A hearty soup that's a traditional meal in Finland.
Prep Time 15 minutes
Cook Time 25 minutes
Total Time 40 minutes
Course Main Course
Cuisine Finnish
Servings 4

Equipment

  • 1 Large saucepan

Ingredients
  

  • 400 g salmon fillet
  • 1 litre water
  • 1 stock cube I use vegetable but you can use fish
  • 1 - 2 bay leaves 2 small or 1 large
  • 5 whole peppercorns
  • 2 carrots
  • 500 g potatoes
  • 200 ml cooking cream
  • Fresh dill optional as a garnish

Instructions
 

  • Prep: chop your carrots and potatoes into cubes or small pieces either 1cm or 2cm square.
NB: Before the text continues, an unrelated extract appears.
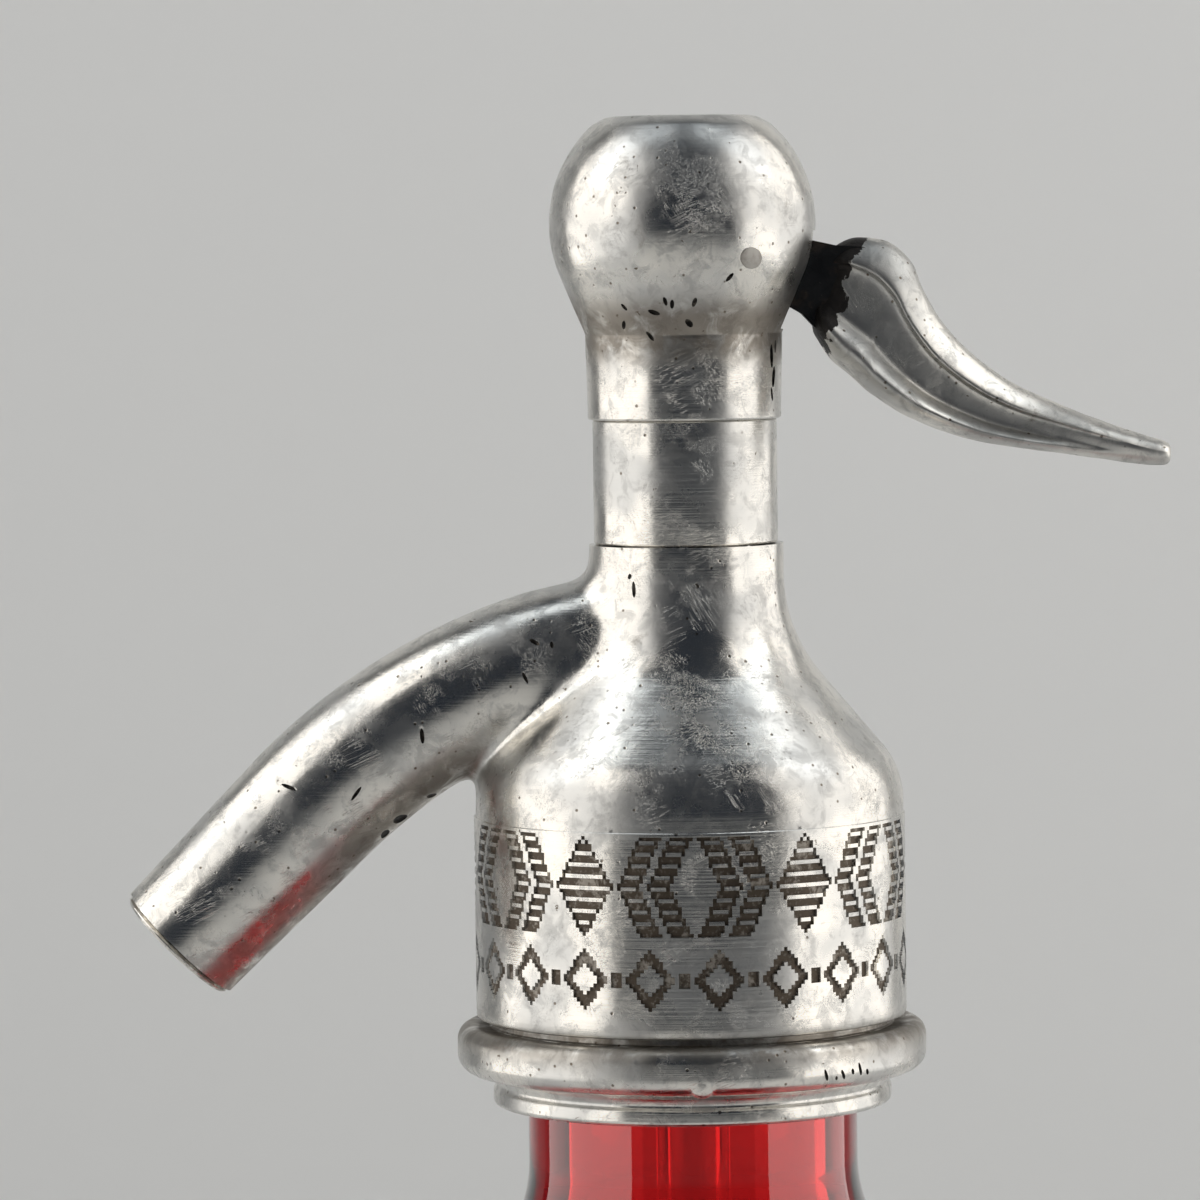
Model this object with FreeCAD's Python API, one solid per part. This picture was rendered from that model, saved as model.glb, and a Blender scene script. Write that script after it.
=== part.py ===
import FreeCAD, Part
import math
import os

# Soda siphon: a round glass bottle under pressure, closed by a cast pewter head with a
# curved spout and a horn-shaped lever that lifts a sprung valve.
# Millimetres. Origin: centre of the foot of the bottle, on the table. +Z is up, the
# spout points to -X and the lever to +X.

# ---- driving dimensions -------------------------------------------------------------

# bottle
bottle_radius = 52.0
bottle_height = 233.0          # table to the lip of the mouth
glass_wall = 4.5
foot_inner_radius = 34.0
heel_fillet = 7.0
push_up_height = 7.0           # hollow under the base
base_thickness = 9.0
body_top = 156.0               # end of the straight side
shoulder_slope = 57.0          # degrees from upright, where shoulder turns into neck
shoulder_fillet = 41.0
neck_fillet = 30.0
neck_radius = 17.6
waist_radius = 15.2            # groove in the glass that the split ring grips
waist_height = 2.6
bead_radius = 17.8
bead_height = 6.6
bead_slope = 1.6
mouth_radius = 14.8
mouth_height = 5.0
mouth_bore_radius = 10.5
neck_run_in = 1.8              # slope from neck to waist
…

Smaller pieces will result in a quicker cooking time.
  • In a large saucepan boil the water and add the stock cube, bay leaves and pepper.
  • Add the potatoes and carrots to the broth and leave to simmer for 10 minutes or until halfway cooked.
  • Prep the salmon by removing the skin and cutting into 2cm cubed portions.
  • Add the salmon to the soup and simmer until the salmon is cooked and the vegetables are tender.
  • Add the cream, the soup can simmer but do not boil. Season to taste.
  • Portion the soup into bowls and garnish with chopped dill if desired.

Notes

Like with any popular dish there are many variations. Some recipes won't use carrots but I think this is a misstep, it adds a beautiful colour as well as lots of nutrients. 
Most recipes will include an onion. I don't myself as I have a bit of a FODMAP intolerance when it comes to onions. If you do wish to include onion you'll need one, finely chopped. Add it in when you put in the stock and bay leaves. 
I've tried this recipe once using fresh fish stock but I found it too strong for my taste. I am not hugely into fish, so I use vegetable stock in any recipe that calls for fish stock. 
Depending on the size you cut your potato and carrot the cooking time will be slightly longer or shorter.